I just realized that I've convinced myself that I already know the answer. So please be critical of my opinion.
Comment 24 Vlastimil Babka 2020-04-06 23:00:52 UTC
Huh, that's rather insane. Especially the part where we initially see all poison OK, then after decrypt it shows something's wrong with the last 128 bytes of the page, after another encrypt it's suddenly just the last 64 bytes, and then it stays that way.

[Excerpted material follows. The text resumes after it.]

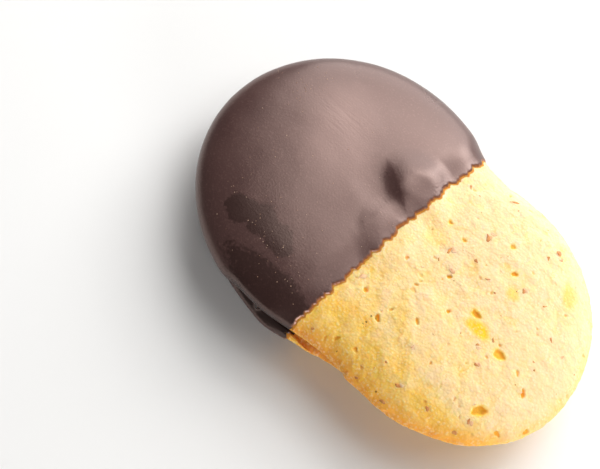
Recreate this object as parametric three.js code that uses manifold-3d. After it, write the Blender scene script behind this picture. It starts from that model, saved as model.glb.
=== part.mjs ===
// A cat tongue cookie. Two piped nut biscuits, each two round lobes that ran together at a waist, lie flat
// side to flat side on a layer of chocolate filling, and one end of the pair is dipped in dark chocolate.
//
// Millimetres, +Z up. X runs along the cookie, with the dipped end at -X and the bare end at +X. The
// origin is under the middle of the cookie, on the surface that it lies on.

import * as THREE from 'three';
import { mergeVertices } from 'three/addons/utils/BufferGeometryUtils.js';
import Module from 'manifold-3d';

// ---- driving dimensions ----

const radians = THREE.MathUtils.degToRad;

// The middle of the waist, from which every outline is drawn.
const WAIST_X = 2.5;

// Each biscuit's plan is two lobes, dipped end first. waistFill is how far the batter ran together
// between them: the lower the number, the fuller the waist. flat is the height of its flat baked side,
// rim that of its widest line, crest that of its domed side at each lobe, and saddle how far the dome
// sinks over the waist. rimDrop is how far the flat side stays inside the widest line. wobble is how far
// the outline comes and goes all round, and bulges are the places where the batter spread out further.
const UPPER = {
  lobes: [{ x: -10.75, y: -0.1, r: 22 }, { x: 13.25, y: -0.6, r: 20.45 }],
  waistFill: 5,
  facing: 1,
  flat: 7.6,
  rim: 8.6,
  crest: [13.1, 13.7],
  saddle: 0.45,
  rimDrop: 1.3,
  wobble: [{ waves: 4, depth: 0.3, turn: 2.7 }, { waves: 5, depth: 0.1, turn: 3.4 }],
  bulges: [],
};
const LOWER = {
  lobes: [{ x: -10.8, y: 0.6, r: 21.1 }, { x: 13.8, y: 0.5, r: 19.3 }],
  waistFill: 4,
  facing: -1,
  flat: 6.4,
  rim: 5.3,
  crest: [1, -0.6],
  saddle: 0.3,
  rimDrop: 1.3,
  wobble: [{ waves: 6, depth: 0.1, turn: 1.2 }, { waves: 9, depth: 0.1, turn: 0.3 }],
  bulges: [{ angle: radians(-99), spread: radians(18), height: 2.5 }],
};
const SADDLE_LENGTH = 8;        // from the waist to where the saddle has nearly gone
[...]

And since you're doing that immediately during the boot, it should rule out any erroneous activity between the rest of the boot and memtester allocating the page.
Note that each of the set_memory_decrypted()/set_memory_encrypted() call implies a cache flush of the whole page, and I don't really think the code there is wrong.

But maybe there's a theory explaining the above, that assumes the cache state was already inconsistent at the moment of the initial poisoning, or even at the moment of "initial encryption" (when the direct mapping was constructed with the c-bit set, I don't immediately see where exactly it's done in the kernel code).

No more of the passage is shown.